We had an interesting time there mostly due to sharing the top level with about 80 Thai tourists on a package holiday from Bangkok. They all had matching red shirts and a loud guide who we found out later was a history professor. He droned--I mean lectured via a microphone and a very annoying loudpeaker, which was carried around by a guy who looked like he had a night job as a DJ. When we got there, one of the group was busy snapping photos of the thinnest old man I've seen in Cambodia. He was dressed only in a sarong around his bony hips and a checked Khmer scarf (a kramah) and some kind of traditional stringed instrument on his lap. The photographer was shoving a huge lens in the poor guy's face, and occasionally would reach out to adjust a thin leg or a bony knee to some more photogenic (but completely unnatural) pose. The subject looked like he'd really rather be elsewhere, but I think he was weighing the odds and hoping for a nice financial windfall from the session. The photographer ended up giving him 2000 riel, 50 cents, for the 10 minute ordeal.
After the group left, Carmen and I were called over by the old man, who by that time had retired sensibly to the shade of a doorway. We tried a conversation but ended up in body language. He wanted to sell us some souvenirs--little Buddha statues and, HEY, cute, little monkeys! And they have bananas in their hands and their arms move. Oh shit, that's not a banana...And we had a huge laugh as we discovered that if you bounce a lever on the monkey's back, his arm moves up and down and he...erm--cover your eyes, grandma--he jerks off! Oi, we had tears in our eyes we were laughing so hard, much to the amusement of the old man, who I saw in a very different light then!

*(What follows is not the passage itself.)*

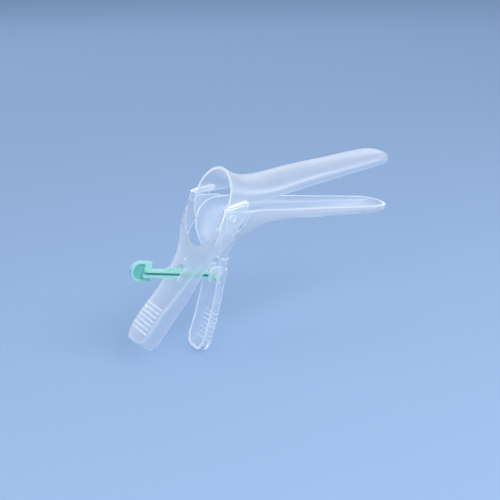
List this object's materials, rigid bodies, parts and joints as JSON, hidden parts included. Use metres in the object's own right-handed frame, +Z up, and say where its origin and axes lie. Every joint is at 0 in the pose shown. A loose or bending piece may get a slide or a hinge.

After we zipped off north to Ta Som which had another cool tree enveloping the gate tower at the backside, we'd just about had it and decided that a nap was in order! We also decided that a day off doing nothing was in order to deal with my sneezes and fever, so we changed guesthouses to the Golden Temple Villa, a new place full of very nice people and the all-important satellite tv to veg in front of while you're sick!